The November target will allow the new program, if approved, to start hiring coaches, recruiting players, buying equipment and getting the word out.
“The timeline will not wait for us,” Hughes said.
“My biggest concern right now is making sure we do our full due diligence,” board vice chair Jason Supernavage said. “This is a much bigger risk and investment than this college has ever seen when it comes to athletics, at least during my tenure here. This is one of those things I would not want to get wrong just because the emotional side of it looks like it’s something we want to have.
“It’s not that I’m anti the concept of adding. I think it’s a great idea, but before I feel comfortable putting support behind it I think there’s a lot of logistics the board should feel obligated to find out because this number is going to be so large I wouldn’t want to get it wrong. This is a big boy. This is not monopoly money. This is one of those I’d like to see specifics and not generalities.”
Hughes called football “the next logical step and natural progression” in the college’s growth.
Starting the program could bring an additional 100 students immediately to campus. When the school brought back sports in 2018, it saw an increase of 140 students, only about half of whom were athletes.
“For me, it lines up with our mission and I wouldn’t be talking to you if I didn’t think it did,” Hughes said. “If I didn’t believe that this serves our mission I wouldn’t be so full-throated behind it.
“I believe strongly that this can bring a campus together and I want to see what that looks like here. This is a moment that we have an opportunity to do something that people probably 10 years ago didn’t think was possible. For us it’s a chance to say we have this possibility, that we have a purpose here and we’re ready to partake in the next step.”

The most immediate question is securing a practice site.
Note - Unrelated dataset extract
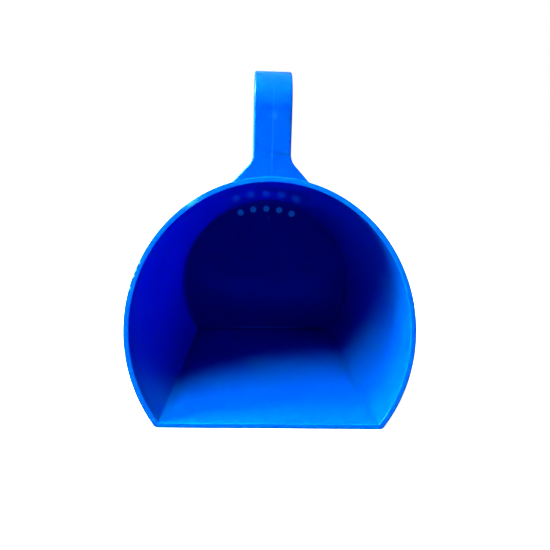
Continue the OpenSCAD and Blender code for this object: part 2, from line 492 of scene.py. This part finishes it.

The Mighty Oaks will start talking with the National Junior College Athletic Association next week about declaring the sport and hope to hold a spring practice with 20 to 40 players, but they need a place to hold it. The preferred space is the Carneys Point Rec Complex, which currently serves as the home for the Mighty Oaks’ baseball team, but there are logistical issues with the township to consider.
Other venues being considered are the nearby YMCA fields and the Walnut Street Field in Salem City that was once the game-day home of Salem High School. The Carneys Point Complex is appealing because it would allow the Mighty Oaks to unify all their teams in one location.
“If we can’t get a commitment on the site all bets are off,” Gorman said.
Games are expected to be played in local high school stadiums, starting with Pennsville and Penns Grove. Officials expect a short schedule of at least six to eight games the first year.
Accorsi told the board the climate is right for a junior college football program to flourish in New Jersey and Salem is the “right fit” to get the ball rolling.
Gorman said he’s never had a negative reaction from anyone in the public arena when he’s brought up the idea of football at Salem. The votes are believed to be there from the board to approve it. Typically the board has supported the president’s recommendation when it finds a proposal is well researched.
There is only one two-year school in New Jersey that currently offers football – Sussex County CC – and the conditions under which it started the program are said to be “vastly different” than the reason Salem is considering it.
Sussex did it to save jobs within the college. Salem is doing it to bring more students on campus. When the Mighty Oaks revived their athletics program in 2018, student enrollment increased by 140, and less than half of those new students were athletes.
The addition of football could open the door for other activities for students, Hughes told the board. He finds the prospect of the first Homecoming football Saturday at Salem CC particularly exciting.
The athletic department already has been fielding calls from prospective football players once word started getting out the school was moving towards the sport.
“There is no way I could get 100 students tomorrow in another way,” Gorman said. “There’s just no other pathways that would bring us 100 students that rapidly.”
Administrators at other JUCOs in the state are watching and selfishly hoping the Mighty Oaks can make a go of it. The thinking there is if Salem can do it, so can they.